Quote every line from the top of the listing down to and including the line that contains "bore_end_gap = 2".

- _Dataset excerpt_
<<<<
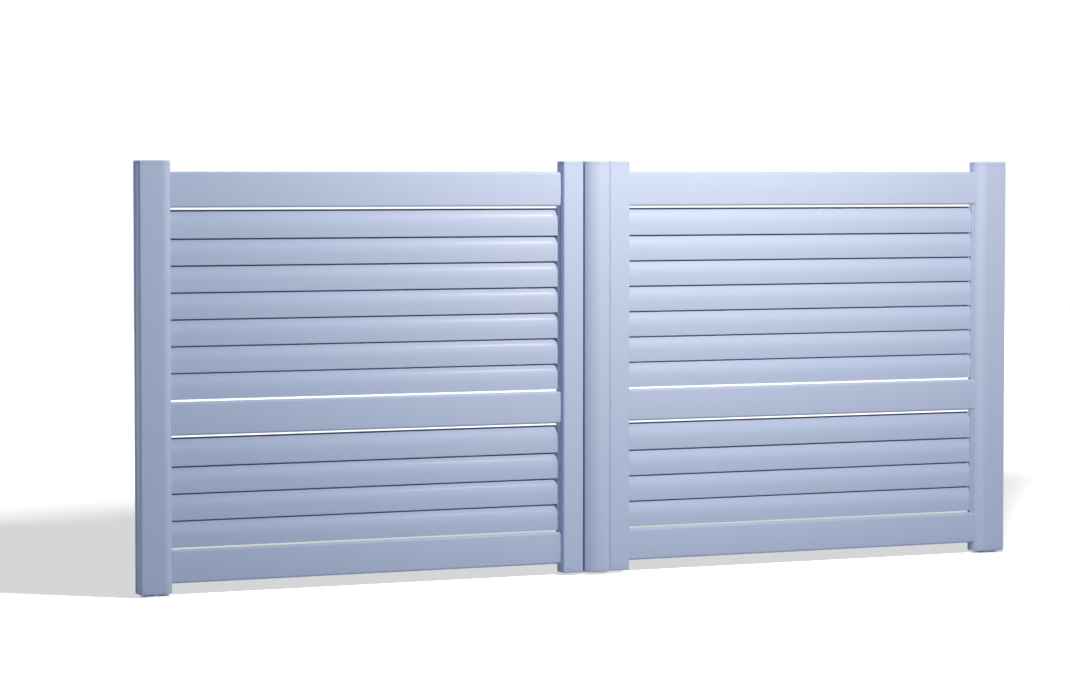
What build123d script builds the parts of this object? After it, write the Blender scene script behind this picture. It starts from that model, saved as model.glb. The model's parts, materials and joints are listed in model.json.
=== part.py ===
from build123d import *
import os

# Aluminium swing gate: two closed leaves of hollow powder-coated extrusions,
# each with two stiles, three rails and overlapping curved slats. A half-round
# cover profile stands on the right leaf, between the two meeting stiles.
#
# Millimetres. +X runs along the gate to the right, the front faces -Y and +Z
# is up. The origin is on the underside of the left floor plate, on the pivot
# axis of the left leaf.

# Whole gate
gate_width = 3500
stile_height = 1500
meeting_gap = 6
floor_clearance = 5

# Stiles
outer_stile_width = 124
outer_stile_depth = 68
meeting_stile_width = 80
meeting_stile_depth = 60
stile_wall = 2.2
stile_corner_radius = 6
slat_side_radius = 40
groove_width = 38
groove_depth = 1.6

# Half-round cover profile
cover_width = 102
cover_rise = 27
cover_wall = 2
cover_corner_radius = 6

# Caps on the ends of the upright profiles
cap_height = 12
cap_edge_bevel = 4
cap_plug_depth = 22
cap_plug_wall = 3
cap_plug_clearance = 0.3

# Rails
rail_depth = 40
rail_setback = 17
rail_wall = 2
rail_crown = 3
rail_corner_radius = 9
rail_hollow_bevel = 5
rail_cope_gap = 0.2
top_rail_height = 124
middle_rail_height = 116
bottom_rail_height = 116
top_rail_drop = 39
middle_rail_lift = 547
bottom_rail_lift = 33

# Slats
slat_setback = 29
slat_height = 99
slat_flat_height = 38
slat_lip_height = 11.5
slat_lip_thickness = 3
slat_foot_depth = 20
slat_nest_gap = 2
slat_least_gap = 2.5
slat_edge_bevel = 1.5
slat_wall = 1.6
slat_end_gap = 11
slat_plug_setback = 5
slat_carrier_width = 7
slat_carrier_depth = 21
panel_gap = 8

# Floor pivots
floor_plate_thickness = 5
floor_plate_width = 92
floor_plate_depth = 54
bolt_spacing_x = 68
bolt_spacing_y = 32
bolt_hole_radius = 4.5
pin_radius = 8
pin_insertion = 26
collar_radius = 13
collar_gap = 0.3
pivot_clearance = 0.05
pivot_boss_wall = 7
bore_end_gap = 2

# Places that follow from the sizes
leaf_width = (gate_width - meeting_gap - cover_width) / 2
pivot_span = gate_width - outer_stile_width
outer_stile_side = outer_stile_width / 2
meeting_stile_centre = leaf_width - (outer_stile_width + meeting_stile_width) / 2
meeting_stile_side = meeting_stile_centre - meeting_stile_width / 2
slat_shift = pivot_span - outer_stile_side - meeting_stile_side
leaf_foot = floor_plate_thickness + floor_clearance
leaf_top = leaf_foot + stile_height
meeting_stile_front = -meeting_stile_depth / 2
rail_centre_y = meeting_stile_front + rail_setback + rail_depth / 2
slat_front = meeting_stile_front + slat_setback
slat_lip_depth = slat_foot_depth + slat_nest_gap
slat_shoulder = slat_height - slat_lip_height
least_slat_pitch = slat_shoulder + slat_least_gap
pivot_bore_radius = pin_radius + pivot_clearance
pivot_bore_depth = pin_insertion + bore_end_gap


def rounded(outline, radii):
    # Round each corner of a plan outline, given by the sides that it lies on.
    for (side_x, side_y), radius in radii.items():
        corner = max(outline.vertices(), key=lambda v: side_x * v.X + side_y * v.Y)
        outline = fillet(corner, radius)
    return outline


def inset(outline, distance):
    return offset(outline, -distance, kind=Kind.INTERSECTION)


def chorded(outline):
    # Straight lines between the corners of an outline, in place of its arcs.
    edges = outline.face().outer_wire().order_edges()
    return make_face(Polyline(*[edge @ 0 for edge in edges], close=True))


def upright(section, bottom, top):
    return extrude(Pos(0, 0, bottom) * section, top - bottom, dir=(0, 0, 1))


def lengthwise(section, left, right):
    # The section is drawn with Y as its first axis and Z as its second.
    return extrude(Plane.YZ.offset(left) * section, right - left, dir=(1, 0, 0))


# Plan outlines of the upright profiles

def outer_stile_outline():
    # The front corner towards the slats is a large quarter round.
    return rounded(Rectangle(outer_stile_width, outer_stile_depth), {
        (-1, -1): stile_corner_radius,
        (-1, 1): stile_corner_radius,
        (1, 1): stile_corner_radius,
        (1, -1): slat_side_radius,
    })


def outer_stile_groove():
    return Pos(-outer_stile_side, 0) * Rectangle(2 * groove_depth, groove_width)


def meeting_stile_outline():
    return RectangleRounded(meeting_stile_width, meeting_stile_depth, stile_corner_radius)


def cover_outline():
    # A box as deep as the meeting stiles, with a bowed front that stands out of them.
    half = cover_width / 2
    front, back = meeting_stile_front, -meeting_stile_front
    box = Polyline((half, front), (half, back), (-half, back), (-half, front))
    bow = ThreePointArc((-half, front), (0, front - cover_rise), (half, front))
    return rounded(make_face(box + bow), {
        (-1, 1): cover_corner_radius,
        (1, 1): cover_corner_radius,
    })


# Sections of the lengthwise profiles

def rail_section(height):
    # Front and back are slightly crowned between rounded corners; the hollow's are bevelled.
    side = rail_depth / 2 - rail_crown
    crown = rail_depth / 2
    half = height / 2
    outline = make_face(
        ThreePointArc((side, -half), (crown, 0), (side, half))
        + Line((side, half), (-side, half))
        + ThreePointArc((-side, half), (-crown, 0), (-side, -half))
        + Line((-side, -half), (side, -half))
    )
    hollow = inset(outline, rail_wall)
    hollow = chamfer(hollow.vertices(), rail_hollow_bevel)
    outline = fillet(outline.vertices(), rail_corner_radius)
    return Pos(rail_centre_y, half) * (outline - hollow)


def slat_body_outline():
    # A flat foot, then a face that curves back to the shoulder below the lip.
    back = slat_lip_depth + slat_lip_thickness
    return make_face(
        Polyline((slat_foot_depth, 0), (0, 0), (0, slat_flat_height))
        + TangentArc((0, slat_flat_height), (slat_lip_depth, slat_shoulder), tangent=(0, 1))
        + Polyline((slat_lip_depth, slat_shoulder), (back, slat_shoulder), (slat_foot_depth, 0))
    )


def slat_outline():
    # The lip stands up behind the foot of the next slat above.
    lip = Pos(slat_lip_depth, slat_shoulder) * Rectangle(
        slat_lip_thickness, slat_lip_height, align=(Align.MIN, Align.MIN)
    )
    outline = slat_body_outline() + lip
    foot_edge = min(outline.vertices(), key=lambda v: v.X + v.Y)
    return chamfer(foot_edge, slat_edge_bevel)


def slat_plug_outline():
    # The slat's own outline, set back behind its front so that it stands in the shade.
    front = Rectangle(2 * slat_plug_setback, 2 * slat_height)
    return slat_outline() - front


# End caps, drawn with the seam at z = 0 and the cap above it

def end_cap(outline, hollow_outline):
    # The ring that enters the tube has its corners cut straight, clear of the hollow's round ones.
    slab = extrude(outline, cap_height)
    slab = chamfer(slab.faces().sort_by(Axis.Z)[-1].edges(), cap_edge_bevel)
    ring = inset(chorded(hollow_outline), cap_plug_clearance)
    return slab + extrude(ring - inset(ring, cap_plug_wall), -cap_plug_depth)


def pivot_cap(outline, hollow_outline):
    # The pivot bore runs through the slab into a block between the tube's walls.
    block_width = 2 * (pivot_bore_radius + pivot_boss_wall)
    block_depth = outer_stile_depth - 2 * (stile_wall + cap_plug_clearance)
    block = extrude(Rectangle(block_width, block_depth), -cap_plug_depth)
    bore = extrude(Pos(0, 0, cap_height) * Circle(pivot_bore_radius), -pivot_bore_depth)
    return end_cap(outline, hollow_outline) + block - bore


def on_top(cap):
    return Pos(0, 0, leaf_top - cap_height) * cap


def at_foot(cap):
    return Pos(0, 0, leaf_foot + cap_height) * mirror(cap, about=Plane.XY)


def capped_profile(outline, hollow_outline, centre_x):
    # An upright tube between its two caps.
    tube = upright(outline - hollow_outline, leaf_foot + cap_height, leaf_top - cap_height)
    cap = end_cap(outline, hollow_outline)
    return Pos(centre_x) * tube, Pos(centre_x) * Compound([on_top(cap), at_foot(cap)])


# One leaf, as the left one: its pivot axis stands at x = 0

def rail(height, bottom):
    # Coped round the outer stile's quarter round, square at the meeting stile.
    bar = lengthwise(Pos(0, bottom) * rail_section(height), 0, meeting_stile_side)
    stile = upright(offset(outer_stile_outline(), rail_cope_gap), leaf_foot, leaf_top)
    return bar - stile


def slat_places(bottom, top):
    # Heights of the slats' feet, as many as fit in the clear space between two rails.
    travel = top - bottom - 2 * panel_gap - slat_height
    steps = int(travel // least_slat_pitch)
    return [bottom + panel_gap + index * travel / steps for index in range(steps + 1)]


def slat_carrier(bottom, top, feet, slat_end):
    # A strip on the stile's side, level with the slats' feet, with a plug for each slat.
    strip_side = meeting_stile_side - slat_carrier_width
    strip = Pos(slat_front, bottom) * Rectangle(
        slat_carrier_depth, top - bottom, align=(Align.MIN, Align.MIN)
    )
    carrier = lengthwise(strip, strip_side, meeting_stile_side)
    plug = lengthwise(Pos(slat_front, 0) * slat_plug_outline(), slat_end, strip_side)
    for foot in feet:
        carrier += Pos(0, 0, foot) * plug
    return carrier


def leaf_pieces():
    pieces = {}

    outline = outer_stile_outline()
    grooved = outline - outer_stile_groove()
    hollow = inset(grooved, stile_wall)
    pieces["outer_stile"] = upright(grooved - hollow, leaf_foot + cap_height, leaf_top - cap_height)
    pivot = pivot_cap(outline, hollow)
    pieces["outer_top_cap"] = on_top(pivot)
    pieces["outer_foot_cap"] = at_foot(pivot)

    outline = meeting_stile_outline()
    pieces["meeting_stile"], pieces["meeting_caps"] = capped_profile(
        outline, inset(outline, stile_wall), meeting_stile_centre
    )

    bottom_rail = leaf_foot + bottom_rail_lift
    middle_rail = leaf_foot + middle_rail_lift
    top_rail = leaf_top - top_rail_drop - top_rail_height
    pieces["bottom_rail"] = rail(bottom_rail_height, bottom_rail)
    pieces["middle_rail"] = rail(middle_rail_height, middle_rail)
    pieces["top_rail"] = rail(top_rail_height, top_rail)

    # The slats are numbered from the top of the leaf
    feet = slat_places(bottom_rail + bottom_rail_height, middle_rail)
    feet += slat_places(middle_rail + middle_rail_height, top_rail)
    feet.sort(reverse=True)
    slat_end = meeting_stile_side - slat_end_gap
    section = slat_outline() - inset(slat_body_outline(), slat_wall)
    slat = lengthwise(Pos(slat_front, 0) * section, outer_stile_side, slat_end)
    for number, foot in enumerate(feet, start=1):
        pieces[f"slat_{number:02d}"] = Pos(0, 0, foot) * slat

    fields = [
        (bottom_rail + bottom_rail_height, middle_rail),
        (middle_rail + middle_rail_height, top_rail),
    ]
    carriers = []
    for bottom, top in fields:
        field_feet = [foot for foot in feet if bottom < foot < top]
        carriers.append(slat_carrier(bottom, top, field_feet, slat_end))
    pieces["slat_plugs"] = Compound(carriers)
    return pieces


# Floor pivot: a bolted plate whose pin carries the leaf on a collar

def floor_pivot():
    plate = extrude(
        Rectangle(floor_plate_width, floor_plate_depth)
        - GridLocations(bolt_spacing_x, bolt_spacing_y, 2, 2) * Circle(bolt_hole_radius),
        floor_plate_thickness,
    )
    collar = upright(Circle(collar_radius), floor_plate_thickness, leaf_foot - collar_gap)
    pin = upright(Circle(pin_radius), floor_plate_thickness, leaf_foot + pin_insertion)
    return plate + collar + pin


def gate_nodes():
    middle = Plane.YZ.offset(pivot_span / 2)
    nodes = {}
    for name, piece in leaf_pieces().items():
        nodes[f"left_{name}"] = piece
        if name.startswith("slat"):
            # In both leaves the slats stand against the left stile.
            nodes[f"right_{name}"] = Pos(slat_shift) * piece
        else:
            nodes[f"right_{name}"] = mirror(piece, about=middle)

    cover = cover_outline()
    cover_centre = leaf_width - outer_stile_side + meeting_gap + cover_width / 2
    nodes["cover_profile"], nodes["cover_caps"] = capped_profile(
        cover, inset(cover, cover_wall), cover_centre
    )

    nodes["left_floor_pivot"] = floor_pivot()
    nodes["right_floor_pivot"] = mirror(floor_pivot(), about=middle)
    return nodes


os.makedirs("parts", exist_ok=True)
for name, shape in gate_nodes().items():
    export_step(shape, f"parts/{name}.step")
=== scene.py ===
import json
import math

import bmesh
import bpy
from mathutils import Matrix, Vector
from mathutils.geometry import tessellate_polygon


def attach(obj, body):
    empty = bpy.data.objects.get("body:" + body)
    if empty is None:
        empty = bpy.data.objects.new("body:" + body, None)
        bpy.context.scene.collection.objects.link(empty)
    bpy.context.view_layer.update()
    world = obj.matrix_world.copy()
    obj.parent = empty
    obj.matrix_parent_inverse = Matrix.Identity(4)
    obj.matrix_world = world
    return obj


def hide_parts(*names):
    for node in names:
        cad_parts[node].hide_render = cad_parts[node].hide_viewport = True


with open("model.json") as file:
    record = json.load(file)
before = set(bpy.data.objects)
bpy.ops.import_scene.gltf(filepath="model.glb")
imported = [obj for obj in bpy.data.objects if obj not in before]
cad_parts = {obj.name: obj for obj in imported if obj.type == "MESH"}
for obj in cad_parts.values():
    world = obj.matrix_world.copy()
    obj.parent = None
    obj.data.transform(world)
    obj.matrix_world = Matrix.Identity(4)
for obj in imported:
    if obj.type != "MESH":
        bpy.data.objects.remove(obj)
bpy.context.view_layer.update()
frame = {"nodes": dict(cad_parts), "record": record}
nodes = frame["nodes"]
scene = bpy.context.scene
mm = 0.001  # the shapes' sizes are in millimetres, the camera's and lamps' places in metres
print("frame loaded,", len(nodes), "nodes")


# Camera: a long lens at chest height, turned towards the right leaf

cameraView = {
    "place": (-3.943, -11.539, 1.456),
    "heading": 25.06,  # degrees from +Y towards +X
    "tilt": 2.67,  # degrees below the horizon
    "lens": 118.27,
    "sensor": 36.0,
    "clipEnd": 200.0,
}


def makeCamera():
    data = bpy.data.cameras.new("gateCamera")
    data.lens = cameraView["lens"]
    data.sensor_width = cameraView["sensor"]
    data.sensor_fit = "HORIZONTAL"
    data.clip_end = cameraView["clipEnd"]
    camera = bpy.data.objects.new("gateCamera", data)
    camera.location = cameraView["place"]
    camera.rotation_euler = (
        math.radians(90 - cameraView["tilt"]),
        0,
        math.radians(-cameraView["heading"]),
    )
    scene.collection.objects.link(camera)
    scene.camera = camera


makeCamera()
print("camera placed")


# Node helpers

def newMaterial(name):
    material = bpy.data.materials.new(name)
    material.use_nodes = True
    tree = material.node_tree
    tree.nodes.clear()
    output = tree.nodes.new("ShaderNodeOutputMaterial")
    return material, tree, output


def addNode(tree, kind, **settings):
    node = tree.nodes.new(kind)
    for name, value in settings.items():
        setattr(node, name, value)
    return node


def setInputs(node, **values):
    # An underscore in a name stands for the space in the input's name.
    for name, value in values.items():
        node.inputs[name.replace("_", " ")].default_value = value


def newGroup(name, inputs, outputs):
    group = bpy.data.node_groups.new(name, "ShaderNodeTree")
    for direction, sockets in (("INPUT", inputs), ("OUTPUT", outputs)):
        for label, kind in sockets:
            group.interface.new_socket(label, in_out=direction, socket_type=kind)
    start = group.nodes.new("NodeGroupInput")
    end = group.nodes.new("NodeGroupOutput")
    return group, start, end


# Floor, lamps and world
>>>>
- _Result below_
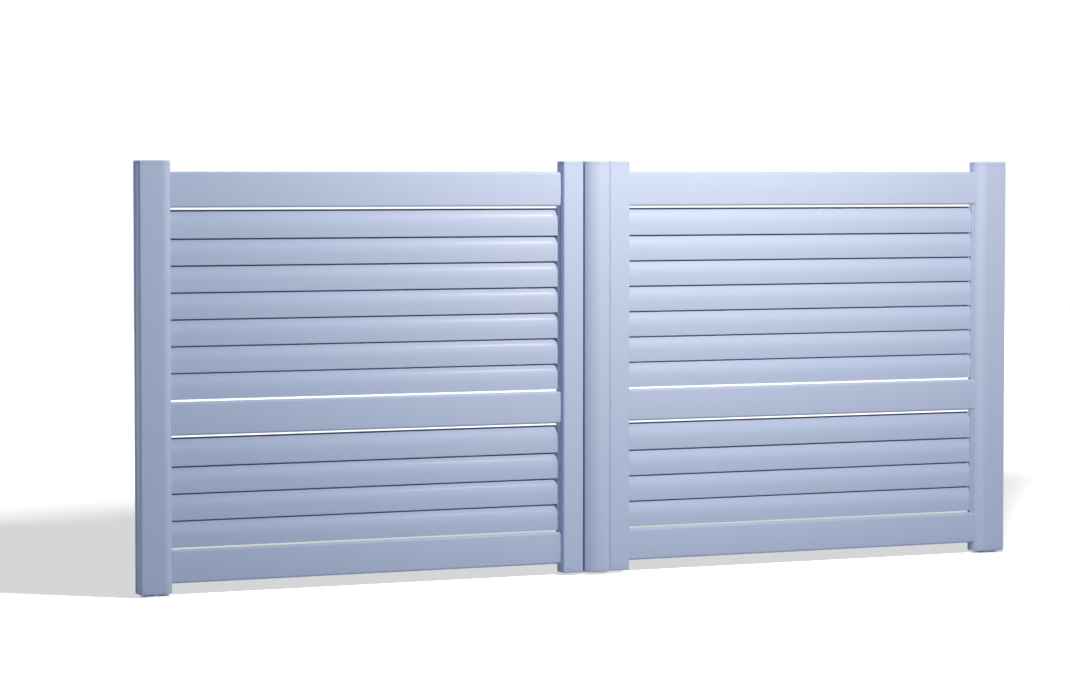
What build123d script builds the parts of this object? After it, write the Blender scene script behind this picture. It starts from that model, saved as model.glb. The model's parts, materials and joints are listed in model.json.
=== part.py ===
from build123d import *
import os

# Aluminium swing gate: two closed leaves of hollow powder-coated extrusions,
# each with two stiles, three rails and overlapping curved slats. A half-round
# cover profile stands on the right leaf, between the two meeting stiles.
#
# Millimetres. +X runs along the gate to the right, the front faces -Y and +Z
# is up. The origin is on the underside of the left floor plate, on the pivot
# axis of the left leaf.

# Whole gate
gate_width = 3500
stile_height = 1500
meeting_gap = 6
floor_clearance = 5

# Stiles
outer_stile_width = 124
outer_stile_depth = 68
meeting_stile_width = 80
meeting_stile_depth = 60
stile_wall = 2.2
stile_corner_radius = 6
slat_side_radius = 40
groove_width = 38
groove_depth = 1.6

# Half-round cover profile
cover_width = 102
cover_rise = 27
cover_wall = 2
cover_corner_radius = 6

# Caps on the ends of the upright profiles
cap_height = 12
cap_edge_bevel = 4
cap_plug_depth = 22
cap_plug_wall = 3
cap_plug_clearance = 0.3

# Rails
rail_depth = 40
rail_setback = 17
rail_wall = 2
rail_crown = 3
rail_corner_radius = 9
rail_hollow_bevel = 5
rail_cope_gap = 0.2
top_rail_height = 124
middle_rail_height = 116
bottom_rail_height = 116
top_rail_drop = 39
middle_rail_lift = 547
bottom_rail_lift = 33

# Slats
slat_setback = 29
slat_height = 99
slat_flat_height = 38
slat_lip_height = 11.5
slat_lip_thickness = 3
slat_foot_depth = 20
slat_nest_gap = 2
slat_least_gap = 2.5
slat_edge_bevel = 1.5
slat_wall = 1.6
slat_end_gap = 11
slat_plug_setback = 5
slat_carrier_width = 7
slat_carrier_depth = 21
panel_gap = 8

# Floor pivots
floor_plate_thickness = 5
floor_plate_width = 92
floor_plate_depth = 54
bolt_spacing_x = 68
bolt_spacing_y = 32
bolt_hole_radius = 4.5
pin_radius = 8
pin_insertion = 26
collar_radius = 13
collar_gap = 0.3
pivot_clearance = 0.05
pivot_boss_wall = 7
bore_end_gap = 2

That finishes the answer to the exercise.